Visio divina is a Latin term that means “divine seeing.” At its most simple, it is a prayer practice that involves praying with images. Put another way, it brings together the practice of contemplative prayer and the experience of God’s presence in works of art. To practice visio divina is to look at an image with an open heart, inviting God in through it. It can be a sort of affective mysticism, focusing on an experience of God that can be felt with the senses. Traditionally, visio divina is used only in relation to religious art. But I believe that visio divina is what I experienced in the galleries at the Met, with both religious and secular art. Though at the time I didn’t have a name for what was happening, I do think God used that beauty to draw me back to faith. 

To use tarot as a tool for visio divina, or any kind of prayer, might seem strange at first glance. In pop culture, tarot is usually cast as an occult tool, the domain of witches attempting to divine the future. But it’s my view that a deck of tarot cards is nothing more and nothing less than a set of seventy-eight little works of art. It’s also my view that any art has the ability to lead a person to God, and that’s what tarot did for me. I had kept up a regular tarot practice for several years, using the cards mostly as journaling prompts. But as I spent more time inviting God into my heart through art, I started to experience tarot in the same way I experienced the paintings and sculptures at the Met. I began to interact with tarot through the lens of art and prayer, and I found that it also started orienting me towards some kind of faith. Tarot, which had always helped me to see myself more clearly, showed me the God-shaped hole in my life.  

This ability of tarot to aid in self-reflection is one of its greatest strengths, and there’s a place for this in Christian practice. The pursuit of self-knowledge has a rich history in the Christian tradition and it’s often treated with a depth that isn’t always found in secular ideas about the self.

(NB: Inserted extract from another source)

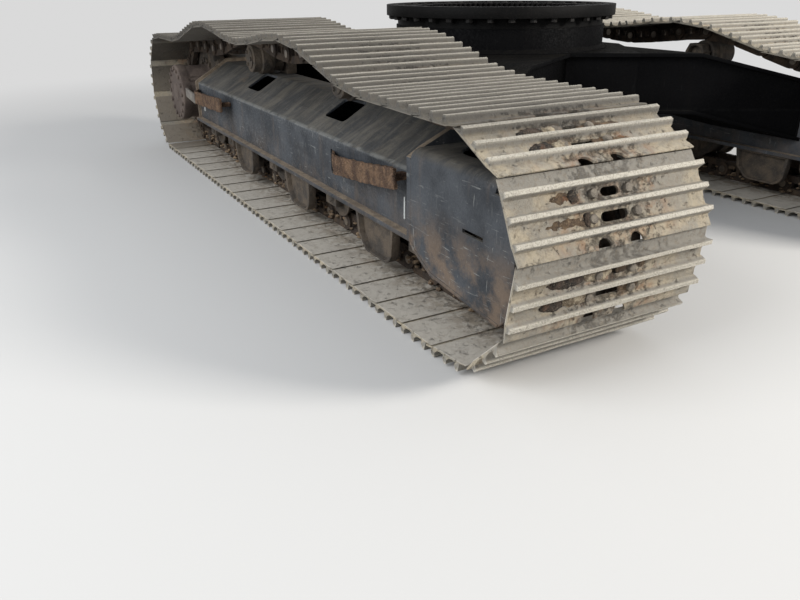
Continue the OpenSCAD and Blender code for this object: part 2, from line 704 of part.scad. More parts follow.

John Calvin, in the opening pages of his Institutes of the Christian Religion, writes that it is not possible to know God until we know ourselves. Every one of us has to live with our own particular self; knowing our own particularities is importantthey teach us about our specific gifts and how we can best relate to God. Calvin keeps going, though. He flips this idea, going on to write that we also cannot fully know ourselves until we know God, because it is God’s goodness that reveals to us our need for God. Every one of us has a deep, instinctive yearning for God, and it isn’t until we acknowledge God that we are able to pinpoint that yearning. When I experienced that yearning firsthand, tarot was one of the things that helped me to name and interact with it.

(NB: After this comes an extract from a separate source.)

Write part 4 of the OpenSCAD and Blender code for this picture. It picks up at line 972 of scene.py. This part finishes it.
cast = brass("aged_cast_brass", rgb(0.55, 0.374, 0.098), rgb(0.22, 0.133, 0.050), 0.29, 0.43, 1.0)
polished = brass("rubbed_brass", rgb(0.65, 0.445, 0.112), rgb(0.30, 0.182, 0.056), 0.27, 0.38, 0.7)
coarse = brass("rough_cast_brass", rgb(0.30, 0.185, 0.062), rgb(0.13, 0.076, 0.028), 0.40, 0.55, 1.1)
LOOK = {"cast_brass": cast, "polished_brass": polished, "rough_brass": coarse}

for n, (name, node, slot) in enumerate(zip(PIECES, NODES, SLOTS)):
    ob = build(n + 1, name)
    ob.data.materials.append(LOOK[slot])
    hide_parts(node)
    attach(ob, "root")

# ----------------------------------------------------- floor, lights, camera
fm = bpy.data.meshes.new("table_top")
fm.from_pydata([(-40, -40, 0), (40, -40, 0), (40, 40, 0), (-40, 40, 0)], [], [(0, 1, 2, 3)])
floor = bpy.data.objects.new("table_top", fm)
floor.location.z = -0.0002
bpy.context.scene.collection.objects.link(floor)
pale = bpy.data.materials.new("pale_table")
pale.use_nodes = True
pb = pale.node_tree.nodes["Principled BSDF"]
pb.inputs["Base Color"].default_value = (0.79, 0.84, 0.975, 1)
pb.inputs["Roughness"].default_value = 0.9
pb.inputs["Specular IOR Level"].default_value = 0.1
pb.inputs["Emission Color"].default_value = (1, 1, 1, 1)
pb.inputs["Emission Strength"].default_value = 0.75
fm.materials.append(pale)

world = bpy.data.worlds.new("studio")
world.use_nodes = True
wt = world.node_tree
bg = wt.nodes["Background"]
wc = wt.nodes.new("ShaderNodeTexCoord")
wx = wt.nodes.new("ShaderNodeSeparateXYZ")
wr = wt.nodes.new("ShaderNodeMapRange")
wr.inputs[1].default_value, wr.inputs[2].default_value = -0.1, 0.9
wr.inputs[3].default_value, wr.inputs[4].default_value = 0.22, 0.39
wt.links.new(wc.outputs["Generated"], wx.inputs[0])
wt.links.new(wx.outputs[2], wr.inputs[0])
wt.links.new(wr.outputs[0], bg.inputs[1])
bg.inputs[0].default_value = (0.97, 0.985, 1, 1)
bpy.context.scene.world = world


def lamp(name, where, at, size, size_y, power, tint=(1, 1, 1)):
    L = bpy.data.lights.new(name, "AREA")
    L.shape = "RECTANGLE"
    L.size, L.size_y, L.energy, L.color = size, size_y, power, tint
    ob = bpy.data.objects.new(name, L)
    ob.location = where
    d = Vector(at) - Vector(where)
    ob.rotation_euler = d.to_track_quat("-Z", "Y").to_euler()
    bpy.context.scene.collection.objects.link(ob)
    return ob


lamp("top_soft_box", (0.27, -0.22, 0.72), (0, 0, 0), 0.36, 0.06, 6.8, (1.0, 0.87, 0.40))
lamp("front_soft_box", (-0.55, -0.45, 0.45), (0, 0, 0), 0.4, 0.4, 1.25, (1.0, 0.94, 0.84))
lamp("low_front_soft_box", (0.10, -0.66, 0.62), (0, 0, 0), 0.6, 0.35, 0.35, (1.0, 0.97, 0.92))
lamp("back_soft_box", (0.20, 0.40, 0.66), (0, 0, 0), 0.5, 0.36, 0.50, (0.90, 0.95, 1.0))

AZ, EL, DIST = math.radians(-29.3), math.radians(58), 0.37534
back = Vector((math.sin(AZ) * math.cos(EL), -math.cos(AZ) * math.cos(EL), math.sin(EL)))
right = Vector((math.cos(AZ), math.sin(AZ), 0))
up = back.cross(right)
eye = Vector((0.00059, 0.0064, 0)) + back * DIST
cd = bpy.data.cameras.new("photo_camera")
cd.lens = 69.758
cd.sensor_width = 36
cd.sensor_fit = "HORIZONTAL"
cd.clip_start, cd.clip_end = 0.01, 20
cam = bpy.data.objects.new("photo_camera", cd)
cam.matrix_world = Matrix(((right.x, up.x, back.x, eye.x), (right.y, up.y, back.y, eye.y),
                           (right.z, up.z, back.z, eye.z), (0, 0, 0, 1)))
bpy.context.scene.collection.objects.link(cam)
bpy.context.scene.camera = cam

Tarot marries well with this kind of work, self-examination through the lens of one’s relationship with God. I liken it to the Ignatian Examen—a daily spiritual self-review that allows a person to reflect on God’s presence in their life. It is possible, for example, to pull cards at the beginning of each day as a way to reflect on where God would like my attention to be, or to draw and meditate on cards at the end of each day as a way to reflect on where God felt present in the gifts or struggles of a particular day. Tarot has a way of making space for me to commune with God, to offer God my successes and my failures, my struggles and my eases. If I pull the Devil, I can reflect on the things in my life that distance me from God. If I pull the Six of Cups, I can reflect on my hope for my children and how to facilitate an example of Christian kindness for them. The Sun, joyful and triumphant, often prompts thoughts on the Incarnation. The Moon, thoughts on the ways in which Mary reflects the Incarnation. To use tarot every day is to create a space where, every day, I am turning my heart to God.

This is how I use tarot these days. Every morning, I wake up and make coffee and pray Morning Prayer from the Book of Common Prayer. I also pull a tarot card (or two, or three). And then I sit and reflect on how the cards I pull and the readings from the Daily Office play off each other and play off me. I might read the passage from First Corinthians about how “if any man among you seemeth to be wise in this world, let him become a fool, that he may be wise,” and then pull the Fool, a card that, for me, symbolizes a letting go of worldly attachments to fall into the abyss of God’s love. Or I might pray through the readings for Joan of Arc’s feast day, and connect her visionary courage to the young and fiery Knight of Wands. Doing this every day, interpreting the tarot through the lens of Christian theology, has brought a welcomed contemplative intentionality into my life. 

The point of any spiritual discipline is to move us past the distraction of daily life, into a place of stillness where it is possible to hear the voice of God. For me, tarot did exactly this. Tarot created a space where I could look at myself closely enough to notice that something was missing in my life; it helped me name what it was. It gave me images for my feelings when I didn’t yet have the words for them. Slowly and carefully and almost unconsciously, it led me back to a life of faith. And it does this still, day after day, as I pull cards and pray.